I have a reservation with this conclusion. For each positive example of basic
research that led to some unexpected applications there are hundreds that
didn't. One might argue that maybe many of these unapplied pieces of research
are still waiting for their time to come. But unfortunately, most scientific
results are simply forgotten. One can then continue the argument by pointing
out that this is the way of research: one tries a thousand ideas, and only a
handful prove fruitful. And in order for this trial and error process to work,
you need an environment that promotes interaction, exchange of ideas, and more
importantly, risk-taking. And risk-taking is difficult to encourage within the
confines of the corporate world, where people live and die by the quarterly
earnings.

At all other times, I would agree that this is a fair point, but not
necessarily today. Today there's a tremendous amount of good quality research
that is being done in the corporate world. Deep learning comes to mind.

Here's an interesting quote that I found in a book by Stephane Mallat about
wavelets: "I cofounded a start-up [...]. It took us some time to learn that in
three months good engineering should produce robust algorithms that operate in
real time, as opposed to the three years we were used [in academia] to having
for writing new ideas with promising perspectives."

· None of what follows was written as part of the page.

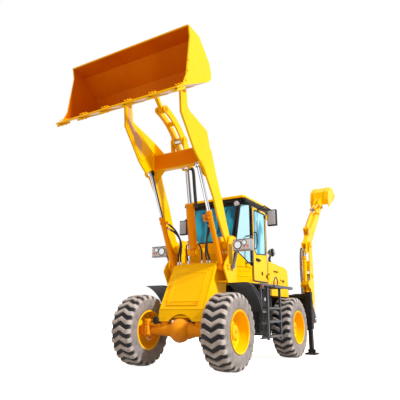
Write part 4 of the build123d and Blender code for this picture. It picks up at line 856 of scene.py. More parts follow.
# ---- tower: pin keepers, edge bars, bulkhead fittings for the hoses ----
tower = []
for x, z in ((0.68, 2.03), (0.90, 1.62)):
    tower += [drum(at(x, 0.634, z), ACROSS, 0.040, 0.020),
              plate(ring(0.055, 6), at(x, 0.629, z), AHEAD, UPWARD, 0.008),
              bar(at(x - 0.06, 0.640, z + 0.035), at(x + 0.06, 0.640, z + 0.035), 0.012, 0.026),
              bolts([at(x + dx, 0.646, z + 0.035) for dx in (-0.048, 0.048)], ACROSS, 0.009, 0.009)]
tower += [bar(at(0.70, 0.612, 2.184), at(0.83, 0.612, 2.157), 0.034, 0.010),
          bar(at(0.92, 0.612, 1.365), at(0.60, 0.612, 1.365), 0.036, 0.012)]
tower = both_hands(tower)
tower += [drum(at(TILT_FOOT[0], y, TILT_FOOT[1]), ACROSS, 0.040, 0.014) for y in (-0.084, 0.084)]
tower.append(bar(at(0.95, -0.385, 1.702), at(0.95, 0.385, 1.702), 0.05, 0.010, across=(1, 0, -0.25)))
piece("tower_trim", tower, YELLOW, "chassis", sharp=30)
FITTINGS = [(0.945, y, 1.706) for y in (-0.36, -0.30, -0.15, 0.13, 0.235, 0.295)]
piece("tower_fittings",
      [part for x, y, z in FITTINGS
       for part in (bolts([at(x, y, z)], UPWARD, 0.018, 0.018),
                    drum(at(x, y, z + 0.028), UPWARD, 0.0125, 0.030))], STEEL, "chassis", sharp=30)

# ---- loader arm: inner flanges, webs at the cross box, bosses, beads on the box ----
arm = []
UPPER = [(1.86, 3.44), (1.945, 3.475), (2.305, 3.955), (2.34, 4.34), (2.22, 4.34), (2.18, 4.06),
         (1.86, 3.80), (1.60, 3.70), (1.62, 3.62)]
arm += [side_plate(UPPER, 0.5405, 0.009),
        side_plate([(1.37, 3.56), (1.86, 3.86), (2.13, 4.075), (1.495, 3.905)], 0.553, 0.016)]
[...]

I hope that people don't share your view that the corporate science is
represented by the Marlboro's tobacco studies. I contend that the vast
majority of corporate science is good science, and moreover the corporate
culture promotes efficiency in research. This comes at a steep cost though,
that of severely restricting the movement of ideas and interaction across
corporate entities. I don't personally have a solution for this problem, or
rather I can see that one solution is the industry consolidation and emergence
of corporate giants (Google, Facebook), but I can't say I like this.